The exhibition “Gertrude Stein and Pablo Picasso”  conceived by Cécile Debray at Musée du Luxembourg is a last minute replacement for another show on Picasso and the Russians which was canceled. The director of Musée Picasso had worked extensively on the Stein family when she organized a show of their collections at Grand Palais in 2012. And the close relationship between the American writer and collector (she met Picasso when she bought “Jeune fille au panier de fleurs”) and the Spanish painter, is very interesting intellectually. There are recordings of Gertrude Stein’s reading her own poetry which are moving and the influence they both had on the birth of cubism is of course fascinating. But it is all a bit thin visually and to occupy the space of the small museum, contemporary art was added on to illustrate language and transmission. Josef Kosuth, Merce Cunningham, John Cage, Sol Lewitt,  are prominently featured along Andy Warhol, who comes out as the great winner, once again. His portrait of Gertrude Stein lent by the Whitney is wonderful.

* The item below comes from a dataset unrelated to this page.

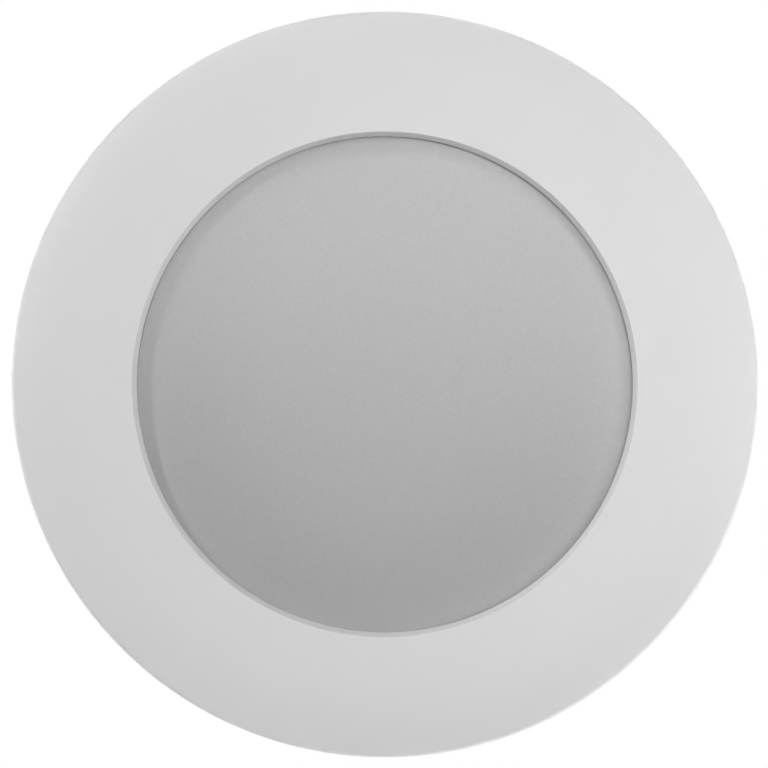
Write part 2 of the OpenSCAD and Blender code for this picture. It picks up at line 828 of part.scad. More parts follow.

Pablo Picasso, “Homme à la cheminée” (man with the fireplace), 1916, Musée National Picasso, dation Pablo Picasso, in 1979

“America is my country, Paris is my hometown”, this sentence by Gertrude Stein could be applied to Picasso, the immigrant from Barcelona. They arrived in France within two years of each other and collaborated almost immediately. She met him when he was still in the Blue and pink period while she was already quite radical in her writing. The portrait he made of her in 1905 is now at the Metropolitan museum and did not travel, but there is a sculpture by Lipschitz which is excellent.

Josef Kosuth, “Self defined in five colors”, 1966, Paris Fondation Louis Vuitton

It is mostly in the 1960’s that Gertrude Stein’s part in New York’s counter culture became important. With the Living Theatre and “Doctor Faustus lights the lights”, in 1951, an opera based on her libretto and more and more artists who refer to her as an inspiration. The link between art and language is well illustrated by the neon by Josef Kosuth, “A sentence in five words”. Bruce Nauman, Deborah Kass, Gary Hill and also Sol Lewitt are also represented for their role of in Gertrude Stein’s legacy. A special room is dedicated to videos of Mercy Cunnigham’s ballets and choreographer Andy de Groat uses texts by Gertrude Stein in “Red notes” in 1977.

Cecil Beaton, Gertrude Stein and Alice B. Toklas in tweed in the back, in Cecil Beaton’s studio in London, cir 1937, Cecil Beaton Archives, London

Maybe it’s just the title of the show which is wrong. It should have been called, “Gertrude Stein’s followers”… Until January 28 at Musée du Luxembourg.